§ SET EXERCISE:
Quote exactly and only this range of lines in the data below: the line that holds "back_outside_cover();" to the line that holds "obj.parent = empty", both included.
··· RECORDS FOR THE TASK ···
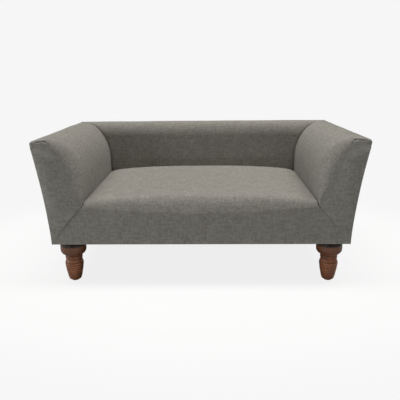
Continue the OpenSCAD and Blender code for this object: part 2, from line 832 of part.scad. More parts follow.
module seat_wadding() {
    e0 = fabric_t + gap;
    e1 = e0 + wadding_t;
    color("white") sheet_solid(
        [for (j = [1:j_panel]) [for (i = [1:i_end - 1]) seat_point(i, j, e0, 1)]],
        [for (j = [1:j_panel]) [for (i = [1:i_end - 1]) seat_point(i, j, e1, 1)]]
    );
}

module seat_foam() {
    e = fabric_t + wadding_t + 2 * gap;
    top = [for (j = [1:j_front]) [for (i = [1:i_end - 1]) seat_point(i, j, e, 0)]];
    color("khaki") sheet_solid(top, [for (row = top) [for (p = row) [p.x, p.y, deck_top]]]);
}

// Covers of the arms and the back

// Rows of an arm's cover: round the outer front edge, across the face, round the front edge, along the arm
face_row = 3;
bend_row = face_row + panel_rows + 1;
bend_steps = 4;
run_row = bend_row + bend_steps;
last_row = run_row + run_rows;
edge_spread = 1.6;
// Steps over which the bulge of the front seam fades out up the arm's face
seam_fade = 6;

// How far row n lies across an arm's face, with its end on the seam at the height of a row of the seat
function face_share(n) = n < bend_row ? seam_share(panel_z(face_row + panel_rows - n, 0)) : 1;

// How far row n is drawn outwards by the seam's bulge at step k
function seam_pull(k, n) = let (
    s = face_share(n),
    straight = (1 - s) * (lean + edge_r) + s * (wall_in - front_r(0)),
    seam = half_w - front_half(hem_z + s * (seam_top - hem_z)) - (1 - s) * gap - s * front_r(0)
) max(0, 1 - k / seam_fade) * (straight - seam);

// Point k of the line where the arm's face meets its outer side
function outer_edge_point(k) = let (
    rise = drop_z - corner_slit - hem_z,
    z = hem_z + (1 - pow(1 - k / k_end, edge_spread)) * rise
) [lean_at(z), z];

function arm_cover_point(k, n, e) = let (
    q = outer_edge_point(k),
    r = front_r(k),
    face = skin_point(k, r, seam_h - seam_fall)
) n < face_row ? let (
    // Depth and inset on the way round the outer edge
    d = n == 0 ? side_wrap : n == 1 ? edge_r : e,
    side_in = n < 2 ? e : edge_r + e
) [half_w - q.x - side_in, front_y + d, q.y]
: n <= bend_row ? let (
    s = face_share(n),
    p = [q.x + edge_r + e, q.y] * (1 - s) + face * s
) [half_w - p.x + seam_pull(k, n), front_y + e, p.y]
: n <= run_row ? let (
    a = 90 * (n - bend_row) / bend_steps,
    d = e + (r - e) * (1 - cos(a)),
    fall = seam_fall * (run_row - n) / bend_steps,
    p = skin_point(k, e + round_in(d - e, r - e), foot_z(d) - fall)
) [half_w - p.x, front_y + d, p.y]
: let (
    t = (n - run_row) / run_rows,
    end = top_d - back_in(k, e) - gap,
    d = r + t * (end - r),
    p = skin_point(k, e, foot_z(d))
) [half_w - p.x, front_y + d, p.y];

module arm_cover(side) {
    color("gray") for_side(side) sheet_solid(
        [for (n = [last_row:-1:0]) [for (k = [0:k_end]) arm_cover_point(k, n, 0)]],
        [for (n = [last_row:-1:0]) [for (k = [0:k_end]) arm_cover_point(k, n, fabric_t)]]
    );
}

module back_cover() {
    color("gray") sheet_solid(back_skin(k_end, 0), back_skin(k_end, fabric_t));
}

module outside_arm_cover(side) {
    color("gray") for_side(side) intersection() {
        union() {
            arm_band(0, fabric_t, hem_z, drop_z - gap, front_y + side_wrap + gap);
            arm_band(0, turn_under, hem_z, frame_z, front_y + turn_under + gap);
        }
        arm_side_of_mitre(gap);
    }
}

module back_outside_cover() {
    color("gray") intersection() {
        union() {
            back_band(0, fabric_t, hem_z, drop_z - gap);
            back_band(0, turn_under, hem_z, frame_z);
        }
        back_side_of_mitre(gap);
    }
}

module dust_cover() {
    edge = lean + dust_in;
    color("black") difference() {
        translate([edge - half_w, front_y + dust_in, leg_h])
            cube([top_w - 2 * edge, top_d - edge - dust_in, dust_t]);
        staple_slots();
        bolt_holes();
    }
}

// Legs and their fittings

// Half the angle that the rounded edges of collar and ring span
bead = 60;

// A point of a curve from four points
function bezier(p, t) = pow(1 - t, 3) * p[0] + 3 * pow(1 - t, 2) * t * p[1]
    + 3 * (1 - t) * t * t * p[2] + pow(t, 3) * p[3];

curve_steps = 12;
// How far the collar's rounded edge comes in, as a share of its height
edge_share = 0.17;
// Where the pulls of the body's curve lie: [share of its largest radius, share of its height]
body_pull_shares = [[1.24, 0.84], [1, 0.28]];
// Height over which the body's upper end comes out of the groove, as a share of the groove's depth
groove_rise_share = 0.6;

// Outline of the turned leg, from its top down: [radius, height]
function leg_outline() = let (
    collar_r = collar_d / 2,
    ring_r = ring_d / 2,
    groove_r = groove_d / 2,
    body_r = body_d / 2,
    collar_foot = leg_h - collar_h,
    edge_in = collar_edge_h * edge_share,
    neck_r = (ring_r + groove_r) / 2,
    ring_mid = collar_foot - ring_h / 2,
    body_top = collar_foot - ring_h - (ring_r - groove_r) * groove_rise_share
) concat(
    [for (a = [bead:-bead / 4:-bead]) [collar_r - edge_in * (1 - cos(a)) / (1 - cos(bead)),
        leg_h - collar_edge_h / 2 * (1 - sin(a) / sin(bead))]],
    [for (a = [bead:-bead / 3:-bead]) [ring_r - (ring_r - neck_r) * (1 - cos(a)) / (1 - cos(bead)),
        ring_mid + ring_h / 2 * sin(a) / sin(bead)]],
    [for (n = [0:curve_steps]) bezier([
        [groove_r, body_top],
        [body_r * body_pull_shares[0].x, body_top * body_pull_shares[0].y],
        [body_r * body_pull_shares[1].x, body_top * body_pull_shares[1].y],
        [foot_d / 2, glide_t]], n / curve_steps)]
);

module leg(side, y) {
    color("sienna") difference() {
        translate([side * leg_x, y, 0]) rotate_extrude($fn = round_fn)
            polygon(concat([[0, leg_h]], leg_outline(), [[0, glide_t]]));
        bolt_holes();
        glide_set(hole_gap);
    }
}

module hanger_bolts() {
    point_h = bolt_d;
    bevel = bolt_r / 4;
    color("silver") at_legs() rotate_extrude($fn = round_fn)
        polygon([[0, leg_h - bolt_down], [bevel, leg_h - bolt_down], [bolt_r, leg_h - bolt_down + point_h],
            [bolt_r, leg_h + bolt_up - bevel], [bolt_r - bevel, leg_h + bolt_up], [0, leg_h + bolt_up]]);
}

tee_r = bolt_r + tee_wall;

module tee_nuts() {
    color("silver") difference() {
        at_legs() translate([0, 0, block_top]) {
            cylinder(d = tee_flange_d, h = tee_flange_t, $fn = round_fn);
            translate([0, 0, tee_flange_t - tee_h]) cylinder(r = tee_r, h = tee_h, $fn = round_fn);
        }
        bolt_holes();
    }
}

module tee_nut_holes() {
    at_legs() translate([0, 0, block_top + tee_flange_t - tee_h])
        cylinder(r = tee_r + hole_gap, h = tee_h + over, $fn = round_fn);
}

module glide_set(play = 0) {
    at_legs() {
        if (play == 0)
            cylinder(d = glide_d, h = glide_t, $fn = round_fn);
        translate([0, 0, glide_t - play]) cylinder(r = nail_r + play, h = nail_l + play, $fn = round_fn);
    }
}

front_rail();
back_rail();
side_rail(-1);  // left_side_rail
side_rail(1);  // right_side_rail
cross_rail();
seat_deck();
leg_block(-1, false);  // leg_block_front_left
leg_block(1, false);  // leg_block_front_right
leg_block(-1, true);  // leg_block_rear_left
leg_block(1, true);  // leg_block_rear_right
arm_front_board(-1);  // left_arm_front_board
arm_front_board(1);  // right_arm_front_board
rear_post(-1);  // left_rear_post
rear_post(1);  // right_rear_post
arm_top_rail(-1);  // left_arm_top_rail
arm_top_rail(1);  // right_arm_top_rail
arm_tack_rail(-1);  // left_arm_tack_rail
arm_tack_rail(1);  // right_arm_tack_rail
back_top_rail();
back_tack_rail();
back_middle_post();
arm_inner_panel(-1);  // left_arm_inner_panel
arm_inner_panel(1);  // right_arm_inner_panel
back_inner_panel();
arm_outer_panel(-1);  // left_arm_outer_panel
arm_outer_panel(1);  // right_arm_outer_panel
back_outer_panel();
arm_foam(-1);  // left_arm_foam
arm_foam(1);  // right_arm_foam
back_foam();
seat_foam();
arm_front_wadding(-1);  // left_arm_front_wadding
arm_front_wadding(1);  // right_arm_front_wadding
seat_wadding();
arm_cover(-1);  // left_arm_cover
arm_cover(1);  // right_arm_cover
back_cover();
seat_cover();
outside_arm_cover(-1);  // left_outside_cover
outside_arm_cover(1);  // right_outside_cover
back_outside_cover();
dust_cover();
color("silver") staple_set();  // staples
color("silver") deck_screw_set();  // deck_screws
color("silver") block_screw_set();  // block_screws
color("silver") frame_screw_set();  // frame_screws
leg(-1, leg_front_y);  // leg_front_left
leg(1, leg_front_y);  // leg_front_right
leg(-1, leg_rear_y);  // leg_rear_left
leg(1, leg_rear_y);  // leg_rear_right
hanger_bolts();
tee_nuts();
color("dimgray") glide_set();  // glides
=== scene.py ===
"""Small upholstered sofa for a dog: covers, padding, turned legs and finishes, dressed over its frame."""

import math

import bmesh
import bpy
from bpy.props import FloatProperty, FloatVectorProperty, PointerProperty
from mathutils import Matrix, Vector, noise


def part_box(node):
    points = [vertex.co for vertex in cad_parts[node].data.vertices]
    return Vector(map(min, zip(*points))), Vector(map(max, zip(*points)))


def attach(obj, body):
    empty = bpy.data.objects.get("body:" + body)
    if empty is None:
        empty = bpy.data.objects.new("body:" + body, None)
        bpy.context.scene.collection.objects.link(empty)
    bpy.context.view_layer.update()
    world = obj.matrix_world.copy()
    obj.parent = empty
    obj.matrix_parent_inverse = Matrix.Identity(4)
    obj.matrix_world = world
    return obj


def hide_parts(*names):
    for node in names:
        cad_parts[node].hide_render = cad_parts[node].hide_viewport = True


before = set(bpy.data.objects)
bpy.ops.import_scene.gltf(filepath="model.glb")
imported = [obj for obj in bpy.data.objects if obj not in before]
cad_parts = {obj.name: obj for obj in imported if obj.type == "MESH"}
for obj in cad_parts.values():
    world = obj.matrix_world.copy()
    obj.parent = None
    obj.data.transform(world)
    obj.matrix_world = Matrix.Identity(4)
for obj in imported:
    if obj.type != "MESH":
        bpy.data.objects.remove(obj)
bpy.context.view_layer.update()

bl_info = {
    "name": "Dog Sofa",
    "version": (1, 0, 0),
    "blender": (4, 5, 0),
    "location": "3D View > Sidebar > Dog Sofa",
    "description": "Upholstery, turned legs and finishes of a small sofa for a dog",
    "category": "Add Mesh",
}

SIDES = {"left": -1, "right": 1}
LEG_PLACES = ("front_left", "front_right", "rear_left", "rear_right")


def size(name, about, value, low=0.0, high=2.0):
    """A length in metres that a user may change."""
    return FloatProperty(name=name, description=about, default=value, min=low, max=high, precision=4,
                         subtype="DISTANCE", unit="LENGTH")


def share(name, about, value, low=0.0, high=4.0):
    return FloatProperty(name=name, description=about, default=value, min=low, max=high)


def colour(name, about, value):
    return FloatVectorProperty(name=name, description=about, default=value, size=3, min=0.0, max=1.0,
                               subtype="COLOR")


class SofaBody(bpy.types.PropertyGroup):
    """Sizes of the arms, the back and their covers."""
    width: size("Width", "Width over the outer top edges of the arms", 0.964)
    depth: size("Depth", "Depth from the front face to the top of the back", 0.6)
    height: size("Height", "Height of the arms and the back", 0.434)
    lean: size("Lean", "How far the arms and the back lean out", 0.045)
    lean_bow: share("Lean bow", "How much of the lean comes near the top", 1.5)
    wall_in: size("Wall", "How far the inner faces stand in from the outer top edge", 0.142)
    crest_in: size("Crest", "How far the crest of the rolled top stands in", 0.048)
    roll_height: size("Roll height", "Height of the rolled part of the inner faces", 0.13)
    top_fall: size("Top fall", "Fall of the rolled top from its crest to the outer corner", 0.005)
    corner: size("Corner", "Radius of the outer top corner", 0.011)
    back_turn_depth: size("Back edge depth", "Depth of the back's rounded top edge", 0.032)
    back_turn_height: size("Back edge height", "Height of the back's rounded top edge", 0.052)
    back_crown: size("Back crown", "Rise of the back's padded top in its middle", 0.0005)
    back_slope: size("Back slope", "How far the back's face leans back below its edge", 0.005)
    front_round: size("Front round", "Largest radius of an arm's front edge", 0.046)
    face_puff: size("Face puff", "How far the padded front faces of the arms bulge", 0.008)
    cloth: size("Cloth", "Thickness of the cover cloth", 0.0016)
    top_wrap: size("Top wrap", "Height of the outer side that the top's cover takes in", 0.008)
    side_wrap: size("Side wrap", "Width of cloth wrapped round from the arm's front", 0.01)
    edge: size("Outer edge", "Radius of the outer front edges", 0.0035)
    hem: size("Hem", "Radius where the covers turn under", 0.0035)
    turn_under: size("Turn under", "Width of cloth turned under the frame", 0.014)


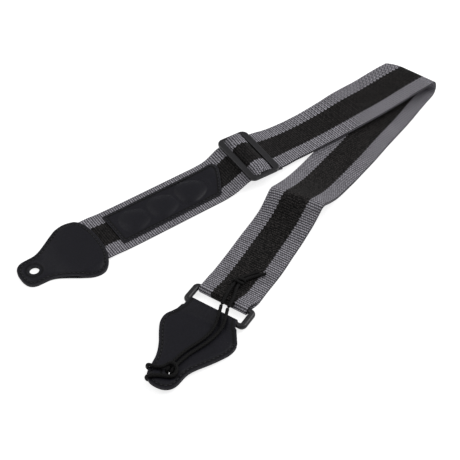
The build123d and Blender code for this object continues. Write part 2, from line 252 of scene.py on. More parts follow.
···
§ CORRECT OUTPUT:
back_outside_cover();
dust_cover();
color("silver") staple_set();  // staples
color("silver") deck_screw_set();  // deck_screws
color("silver") block_screw_set();  // block_screws
color("silver") frame_screw_set();  // frame_screws
leg(-1, leg_front_y);  // leg_front_left
leg(1, leg_front_y);  // leg_front_right
leg(-1, leg_rear_y);  // leg_rear_left
leg(1, leg_rear_y);  // leg_rear_right
hanger_bolts();
tee_nuts();
color("dimgray") glide_set();  // glides
=== scene.py ===
"""Small upholstered sofa for a dog: covers, padding, turned legs and finishes, dressed over its frame."""

import math

import bmesh
import bpy
from bpy.props import FloatProperty, FloatVectorProperty, PointerProperty
from mathutils import Matrix, Vector, noise


def part_box(node):
    points = [vertex.co for vertex in cad_parts[node].data.vertices]
    return Vector(map(min, zip(*points))), Vector(map(max, zip(*points)))


def attach(obj, body):
    empty = bpy.data.objects.get("body:" + body)
    if empty is None:
        empty = bpy.data.objects.new("body:" + body, None)
        bpy.context.scene.collection.objects.link(empty)
    bpy.context.view_layer.update()
    world = obj.matrix_world.copy()
    obj.parent = empty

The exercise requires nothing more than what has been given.